Michigan residents may be aware that it is illegal to discriminate when renting or selling property. On Nov. 28, the Justice Department announced that it was suing the city of Springfield, Illinois, for violating the Fair Housing Act. The lawsuit alleges that the city discriminated against people with disabilities in the way it treated group homes for those who are disabled. Specifically, the city allegedly tried to close a home that had three disabled residents.

The city claimed that the home violated a 600-foot spacing rule. However, that rule only applies if the home has five or more disabled people living in it. If it is found that Springfield has violated the Fair Housing Act, it could owe victims compensatory damages in addition to civil penalties.
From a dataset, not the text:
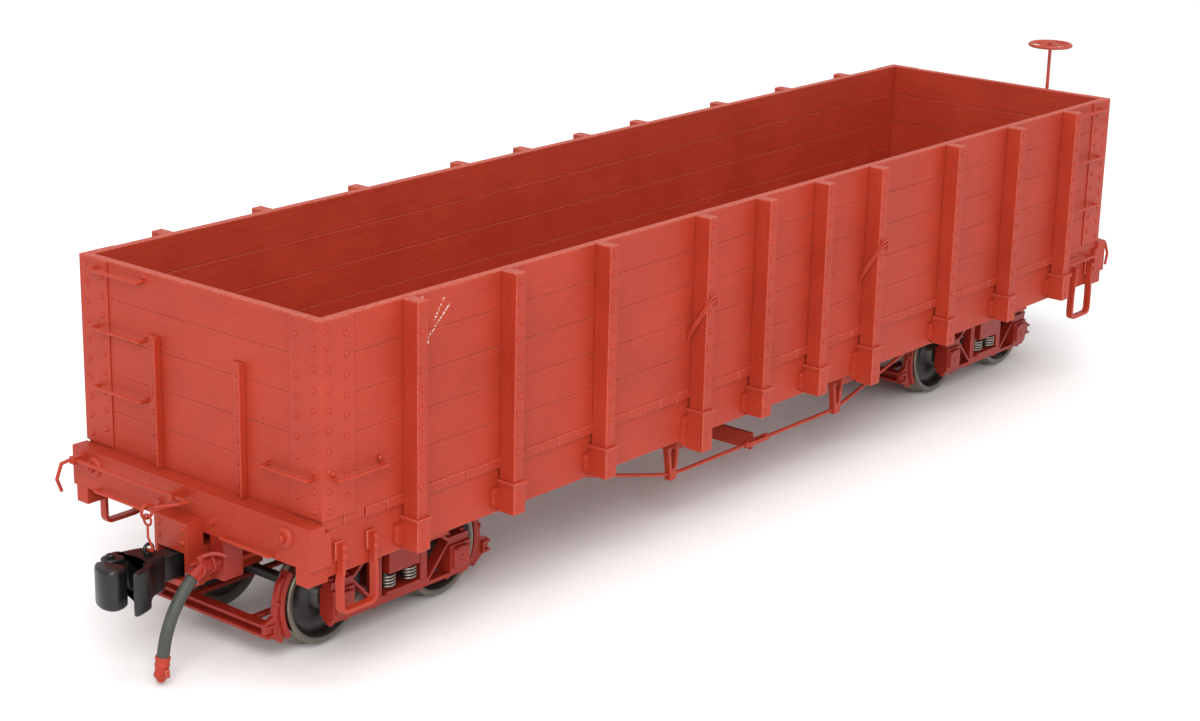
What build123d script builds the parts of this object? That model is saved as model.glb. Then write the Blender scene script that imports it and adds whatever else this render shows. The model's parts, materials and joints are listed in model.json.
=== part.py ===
"""High side gondola: a 1:20.3 scale model of a narrow-gauge wooden car on two arch-bar trucks.

Millimetres, +Z up, X along the car, Y across it. The origin is under the middle of the car at the
underside of the wheel flanges. End a is at -X; end b, at +X, carries the brake wheel and is end a
turned half round. Every height named h_... is above the rail top, which is one flange height up.
"""
from build123d import *
import os
from math import cos, pi, radians, sin, tan

os.makedirs("parts", exist_ok=True)

# ---------------------------------------------------------------- driving dimensions
# wheels and rail
flange_height = 1.4
tread_radius = 16.25
back_to_back = 41.8            # between the wheels' inner faces, for 45 mm gauge
flange_width = 1.5
tread_width = 4.6
rim_thickness = 2.6
axle_radius = 1.9
journal_radius = 1.45
rail_top = flange_height

# box
inside_length = 461.7
inside_width = 103.85
inside_height = 62.6
board_thickness = 2.75
board_count = 5
floor_rebate = 0.3              # the walls stand this far down beside the floor
groove = 0.45
h_deck_top = 56.2
deck_thickness = 3.3
corner_plate_thickness = 0.5
corner_plate_side_leg = 14.0
corner_plate_end_leg = 13.5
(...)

As a general rule, those who are disabled may be entitled to a reasonable accommodation to make housing more accessible to them. If such accommodations are not made, it may be a violation of the Fair Housing Act or other relevant statutes. Landlords are generally not allowed to refuse to rent property to a disabled person unless it would create an unreasonable hardship. It may also be necessary to make the same accommodations for the disabled that are made available to others who may not have a disability.

Failure to abide by the law when it comes to selling or renting property could result in fines or other penalties against landlords and property owners. An attorney may be able to use statements from a landlord, discriminatory language in ads seeking tenants or other evidence to show that a violation occurred. Victims of housing discrimination may be entitled to compensation or other relief as allowed by law.